His four-year-old son, Jack, was among those attending the ceremony in Greater Manchester.

Together with his mother, Rebecca, he laid a floral tribute at the memorial with a message reading: "Me and Mummy Miss and Love You lots and lots. Jack xxx."

Also at the service were the soldier's mother, Lyn, stepfather Ian and father Philip McClure.

Speaking at the ceremony, Colonel Mike Glover, regimental secretary of the Lancashire Fusiliers, said: "The afternoon of May 22 2013 Fusilier Lee Rigby, of the Royal Regiment of Fusiliers, paid the ultimate sacrifice when the horror of the battlefield was brought to the streets of Woolwich.

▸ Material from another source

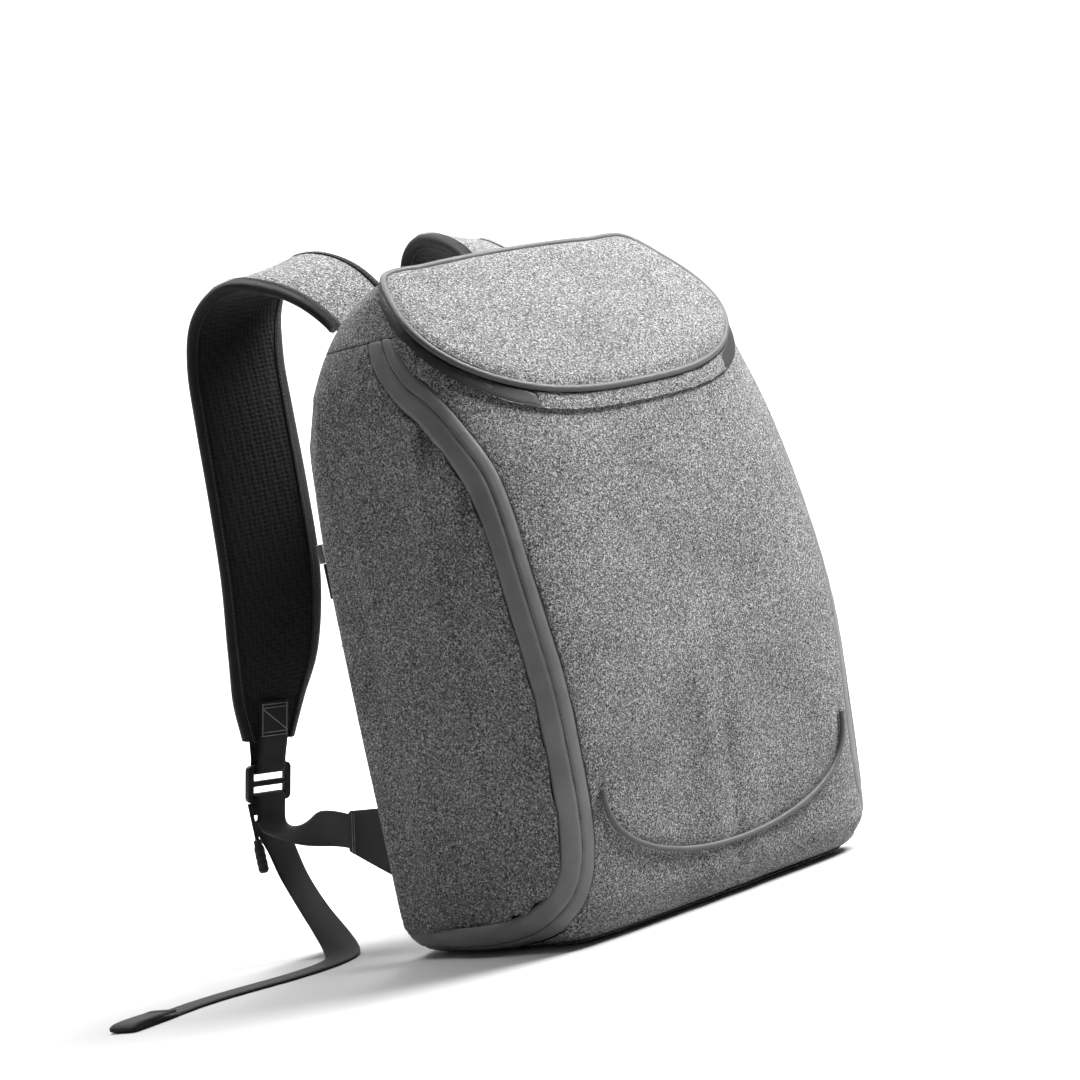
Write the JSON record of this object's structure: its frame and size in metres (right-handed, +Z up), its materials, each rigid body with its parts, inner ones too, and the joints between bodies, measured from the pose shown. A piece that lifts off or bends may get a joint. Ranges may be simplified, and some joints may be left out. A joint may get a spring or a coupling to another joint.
{
  "type": "anti-theft backpack",
  "caption": "Egg-shaped anti-theft backpack of sewn cloth panels with hidden zip bands, a sloping crowned lid, a padded back, padded shoulder straps and loose webbing tails",
  "frame": {"origin": "centre of the base on the floor, on the pack's middle plane", "axes": "+Z up, -Y out of the front panel, +Y towards the wearer's back, +X the pack's right seen from the front"},
  "size_m": [0.644, 0.3644, 0.4846],
  "materials": {
    "heather_cloth": "woven salt-and-pepper heather, matt",
    "coated_cloth": "coated cloth, low sheen",
    "dark_coated_cloth": "dark coated cloth, low sheen",
    "air_mesh": "black spacer mesh",
    "webbing": "flat woven webbing",
    "plastic": "satin moulded",
    "rubber": "soft moulded",
    "metal": "dark lacquer"
  },
  "bodies": {
    "root": {"front_panel": "heather_cloth", "base_panel": "heather_cloth", "top_yoke": "heather_cloth", "back_panel": "air_mesh", "side_panel_left": "heather_cloth", "side_panel_right": "heather_cloth", "zip_band_left": "coated_cloth", "zip_band_right": "coated_cloth", "lid_skirt_centre": "heather_cloth", "lid_skirt_left": "dark_coated_cloth", "lid_skirt_right": "dark_coated_cloth", "lid_piping": "coated_cloth", "lid_top": "heather_cloth", "front_piping": "coated_cloth", "grab_handle": "coated_cloth", "shoulder_strap_left": "heather_cloth", "shoulder_strap_right": "heather_cloth", "strap_loop_left": "webbing", "strap_loop_right": "webbing", "buckle_left": "plastic", "buckle_right": "plastic", "lower_webbing_left": "webbing", "lower_webbing_right": "webbing", "anchor_tab_left": "webbing", "anchor_tab_right": "webbing", "webbing_tail_left": "webbing", "webbing_tail_right": "webbing", "tail_stop_left": "webbing", "tail_stop_right": "webbing", "pull_cord_left": "webbing", "pull_cord_right": "webbing", "pull_toggle_left": "rubber", "pull_toggle_right": "rubber", "back_zip_slider": "metal", "back_zip_pull": "plastic"}
  },
  "joints": []
}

"That day will forever be embedded in our nation's history and for many here today it will remain forever in our hearts.

"Lee's death sent shockwaves around the world, especially in Middleton where Lee had grown up.

"As a nation, as a member of his family, as a friend or a fellow Fusilier it is important we do not forget the sacrifice of Lee and those who served the Crown.

"All too often as time passes we close our eyes, forget the faces, forget the names, forget the stories. But this magnificent memorial will ensure we never forget."

He continued: "On September 1 2014, Lee Rigby was honoured by the nation at a ceremony in Staffordshire where his name was added to the Armed Forces Memorial at the National Memorial Arboretum but today it is his home town, his family, his friends, his fellow Fusiliers, at the site of this memorial can reflect upon the tragic loss of a son, a father, a friend and, above all, a Fusilier.

"We will remember."

An additional memorial wall has also been built at the gardens which in time will commemorate other local soldiers.

Councillor June West, chair of Middleton Township, said: "The Middleton community and the township were very clear in their support for a permanent memorial here in his home town - a lasting legacy where Lee and other soldiers can be remembered not only by their families and friends but by so many others who owe them such a debt.

"I would like to thank our local residents and those who have worked hard to make this happen.

"I would also like to thank Lee's family for their support and I know they too are pleased that calls for this local memorial were answered."

Speaking ahead of the service, Fusilier Rigby's mother said it was "a lovely tribute" to her son "who put his life on the line every day to serve his country".